- Genre: Stand-up comedy
- Country of origin: United States
- Original language: English
- No. of seasons: 5
- No. of episodes: 65

Production
- Running time: 30 minutes

Original release
- Network: HBO
- Release: February 15, 1989 – November 15, 1992
- Release: August 19 – October 28, 2005

= One Night Stand (American TV series) =

HBO Presents One Night Stand is an American stand-up comedy television series that aired on HBO. The weekly half-hour series first aired for four seasons from February 15, 1989 to November 15, 1992. It was succeeded by the HBO Comedy Half Hour which ran from June 1994 to January 1998. ONS was revived for one season which aired from August 19 to October 28, 2005.

== Production history ==
=== Original series ===
Comedians who performed on One Night Stand include Susie Essman, Bill Hicks, Bill Maher, Colin Quinn, Dom Irrera, Gilbert Gottfried, Norm Macdonald, Eddie Griffin, Martin Lawrence, D. L. Hughley, Damon Wayans, Larry Miller, Ellen DeGeneres, Charles Fleischer, and George Wallace. This first run of the series ended in 1992, with repeats edited for language and time continuing for years over Comedy Central, a former associate network to HBO.

=== Return ===
One Night Stand returned on August 19, 2005. The series aired each Friday at midnight through October 21, 2005, showing a total of ten half-hour stand-up specials. Some of the comedians included are Louis C.K, Jim Norton, Patrice O'Neal, Bill Burr, Bonnie McFarlane, Kevin Brennan, Omid Djalili, Flight of the Conchords, and more.
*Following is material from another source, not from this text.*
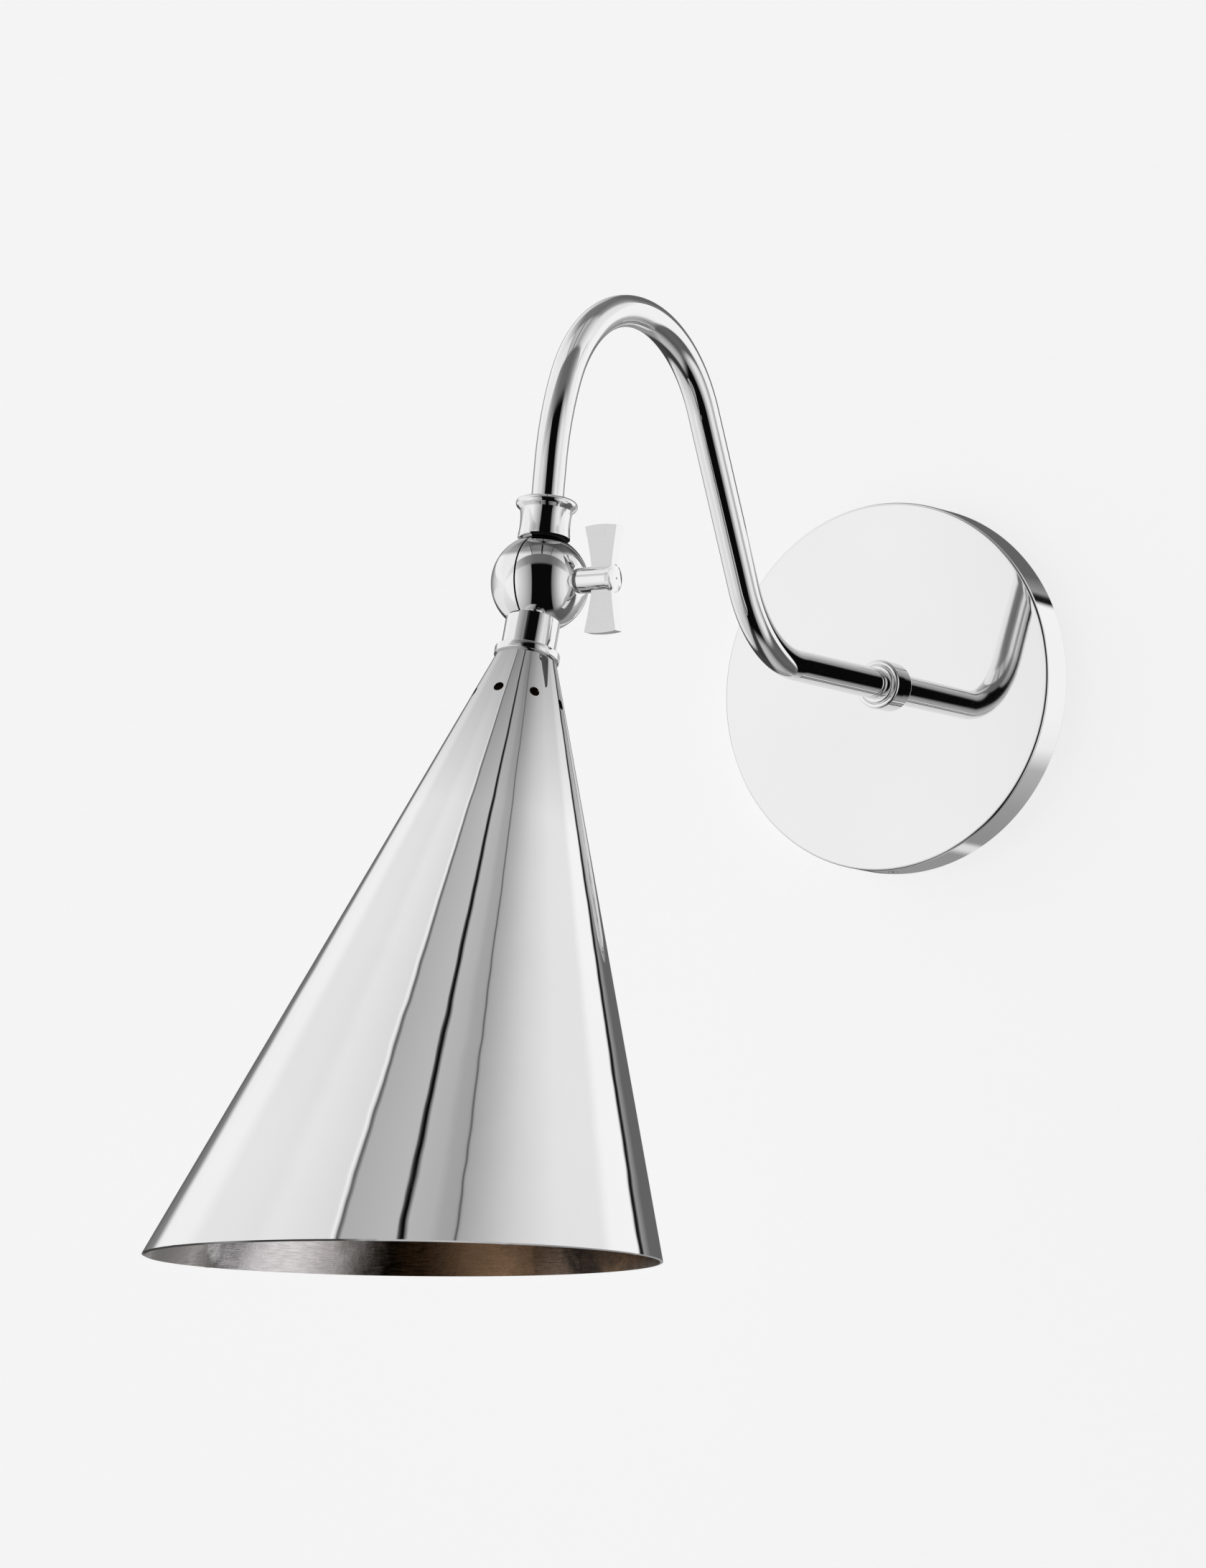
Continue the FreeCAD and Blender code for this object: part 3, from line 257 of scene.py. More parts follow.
class Finish:
    """A material and short ways to add its nodes."""

    def __init__(self, name):
        self.material = bpy.data.materials.new(name)
        self.material.use_nodes = True
        self.nodes = self.material.node_tree.nodes
        self.links = self.material.node_tree.links
        self.shader = self.nodes["Principled BSDF"]
        self.place = self.nodes.new("ShaderNodeTexCoord").outputs["Object"]

    def set(self, **sockets):
        for key, value in sockets.items():
            self.shader.inputs[key.replace("_", " ")].default_value = value
        return self

    def mapped(self, scale=(1, 1, 1), turn=(0, 0, 0), centre=(0, 0, 0)):
        """Coordinates centred on a point, then turned and scaled."""
        shift = self.nodes.new("ShaderNodeVectorMath")
        shift.operation = "SUBTRACT"
        shift.inputs[1].default_value = centre
        self.links.new(self.place, shift.inputs[0])
        mapping = self.nodes.new("ShaderNodeMapping")
        mapping.inputs["Rotation"].default_value = turn
        mapping.inputs["Scale"].default_value = scale
        self.links.new(shift.outputs[0], mapping.inputs["Vector"])
        return mapping.outputs[0]

    def noise(self, where, scale, detail=2.0, rough=0.5):
        node = self.nodes.new("ShaderNodeTexNoise")
        node.inputs["Scale"].default_value = scale
        node.inputs["Detail"].default_value = detail
        node.inputs["Roughness"].default_value = rough
        self.links.new(where, node.inputs["Vector"])
        return node.outputs["Fac"]

    def ramp(self, fac, stops):
        node = self.nodes.new("ShaderNodeValToRGB")
        steps = node.color_ramp.elements
        while len(steps) < len(stops):
            steps.new(0.5)
        for step, (at, colour) in zip(steps, stops):
            step.position = at
            step.color = (*colour, 1.0) if len(colour) == 3 else colour
        self.links.new(fac, node.inputs["Fac"])
        return node.outputs["Color"]

    def span(self, fac, low, high, start=0.0, end=1.0):
        node = self.nodes.new("ShaderNodeMapRange")
        node.inputs["From Min"].default_value = start
        node.inputs["From Max"].default_value = end
        node.inputs["To Min"].default_value = low
        node.inputs["To Max"].default_value = high
        self.links.new(fac, node.inputs["Value"])
        return node.outputs["Result"]

    def along(self, axis, where):
        """How far a point lies along an axis."""
        node = self.nodes.new("ShaderNodeVectorMath")
        node.operation = "DOT_PRODUCT"
        node.inputs[1].default_value = axis
        self.links.new(where, node.inputs[0])
        return node.outputs["Value"]

    def times(self, colour, factor):
        node = self.nodes.new("ShaderNodeVectorMath")
        node.operation = "SCALE"
        self.links.new(colour, node.inputs[0])
        self.links.new(factor, node.inputs["Scale"])
        return node.outputs["Vector"]

    def plus(self, first, second):
        node = self.nodes.new("ShaderNodeMath")
        self.links.new(first, node.inputs[0])
        self.links.new(second, node.inputs[1])
        return node.outputs[0]

    def to(self, socket, output):
        self.links.new(output, self.shader.inputs[socket])
        return self

    def bump(self, height, strength, distance, under=None):
        node = self.nodes.new("ShaderNodeBump")
        node.inputs["Strength"].default_value = strength
        node.inputs["Distance"].default_value = distance
        self.links.new(height, node.inputs["Height"])
        if under is not None:
            self.links.new(under, node.inputs["Normal"])
        self.links.new(node.outputs["Normal"], self.shader.inputs["Normal"])
        return node.outputs["Normal"]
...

The 2005 version was directed by Linda Mendoza.

== Episodes ==
=== Season 1 (1989) ===

- Judy Tenuta (episode 1)
- Kevin Meaney (episode 2)
- Joy Behar (episode 3)
- Bob Nelson (episode 4)
- Blake Clarke (episode 5)
- Kevin Pollak (episode 6)
- Rita Rudner (episode 7)
- Bill Maher (episode 8)
- Paula Poundstone (episode 9)
- Dom Irrera (episode 10)
- Barry Sobel (episode 11)
- Damon Wayans (episode 12)

=== Season 2 (1990) ===

- Larry Miller (episode 1)
- Tom Parks (episode 2)
- Ellen DeGeneres (episode 3)
- Robin Harris (episode 4)
- Mike Binder (episode 5)
- Charles Fleischer (episode 6)
- Ritch Shydner (episode 7)
- Jake Johannsen (episode 8)
- Bobby Slayton (episode 9)
- Will Durst (episode 10)
- Diane Ford (episode 11)
- Dennis Wolfberg (episode 12)

=== Season 3 (1991) ===

- Rick Overton (episode 1)
- Rick Aviles (episode 2)
- Mark Curry (episode 3)
- Allan Havey (episode 4)
- Jeff Marder (episode 5)
- Taylor Negron (episode 6)
- Martin Lawrence (episode 7)
- The Higgins Boys and Gruber (episode 8)
- Jimmy Tingle (episode 9)
- Cathy Ladman (episode 10)
- George Wallace (episode 11)
- Bill Hicks (episode 12)
- Norm MacDonald (episode 13)
- Brian Haley (episode 14)
- Michael Colyar (episode 15)

=== Season 4 (1992) ===

- Bill Maher (episode 1)
- Mario Joyner (episode 2)
- Lew Schneider (episode 3)
- John Riggi (episode 4)
- Eddie Griffin (episode 5)
- Ellen DeGeneres (episode 6)
- Allan Havey (episode 7)
- Susie Essman (episode 8)
- Colin Quinn (episode 9)
- Dana Gould (episode 10)
- D.L. Hughley (episode 11)
- Diane Ford (episode 12)
- Dom Irrera (episode 13)
- Gilbert Gottfried (episode 14)
- Jon Hayman (episode 15)
- Joe Bolster (episode 16)

=== Season 5 (2005) ===

- Louis C.K. (episode 1)
- Earthquake (episode 2)
- Kevin Brennan (episode 3)
- Flight of the Conchords (episode 4)
- Bill Burr (episode 5)
- Caroline Rhea (episode 6)
- Omid Djalili (episode 7)
- Patrice O'Neal (episode 8)
- Bonnie McFarlane (episode 9)
- Jim Norton (episode 10)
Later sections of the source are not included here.